Créer des sociétés locales
La France s'apprêtant à ouvrir l'an prochain ses lignes régionales à la concurrence selon un modèle très proche, le groupe veut maintenant s'appuyer sur des renforts venus d'Allemagne pour répondre aux appels d'offres qui vont bientôt tomber dans le Grand-Est, les Hauts-de-France, PACA et les Pays-de-la-Loire.
Potentiellement opposé sur ce marché à RATP Dev, à Trenitalia, à Arriva (groupe Deutsche Bahn), éventuellement à Keolis (groupe SNCF) et bien sûr à la SNCF elle-même qui voudra défendre ses positions, Transdev veut mettre en avant "une connaissance fine du territoire". "Il faut définir une offre avec les bonnes fréquences et apporter la bonne qualité de service", pointe son directeur général pour la France, Edouard Hénaut.
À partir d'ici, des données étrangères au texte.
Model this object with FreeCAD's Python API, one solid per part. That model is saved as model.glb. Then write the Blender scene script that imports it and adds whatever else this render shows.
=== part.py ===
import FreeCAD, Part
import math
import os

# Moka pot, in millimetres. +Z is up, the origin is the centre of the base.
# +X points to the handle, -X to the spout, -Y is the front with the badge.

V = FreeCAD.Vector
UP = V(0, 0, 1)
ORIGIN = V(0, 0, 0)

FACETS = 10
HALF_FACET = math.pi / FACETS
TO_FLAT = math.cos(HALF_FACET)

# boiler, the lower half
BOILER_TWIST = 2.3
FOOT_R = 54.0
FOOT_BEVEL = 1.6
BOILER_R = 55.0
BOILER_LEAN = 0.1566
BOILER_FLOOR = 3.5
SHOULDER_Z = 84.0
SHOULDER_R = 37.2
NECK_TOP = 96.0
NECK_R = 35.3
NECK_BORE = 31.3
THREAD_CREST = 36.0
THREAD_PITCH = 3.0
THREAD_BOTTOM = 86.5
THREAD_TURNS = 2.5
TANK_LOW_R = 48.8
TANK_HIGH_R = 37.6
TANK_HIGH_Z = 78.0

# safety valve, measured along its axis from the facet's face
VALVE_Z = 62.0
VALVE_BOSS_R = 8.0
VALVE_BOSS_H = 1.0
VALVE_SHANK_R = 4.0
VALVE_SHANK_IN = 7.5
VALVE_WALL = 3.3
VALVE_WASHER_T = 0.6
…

Comme en Allemagne, il entend créer des sociétés locales assez autonomes, préfère pouvoir entretenir la voie sans avoir affaire à SNCF Réseau, et veut des personnels polyvalents. A la Schönbuchbahn, par exemple, le conducteur du train déclenche lui-même le lavage du train qu'il amène au dépôt. "Pour la WEG c'est normal, pour la Deutsche Bahn, non", persifle-t-on. Encore un parallèle avec la SNCF, qui elle aussi rêve de rendre ses cheminots plus polyvalents pour baisser les coûts.
Le trafic des trains régionaux allemands a augmenté de 50% entre 2002 et 2016, tandis que l'offre a crû de 33%, avec des trains plus confortables, expose Bernd Rosenbusch, le patron de l'autorité régionale des transports de Munich MVV. Et si la Deutsche Bahn a perdu des parts de marchés depuis la perte de son monopole de 1994, son "activité a progressé parce que le gâteau est plus gros", remarque-t-il.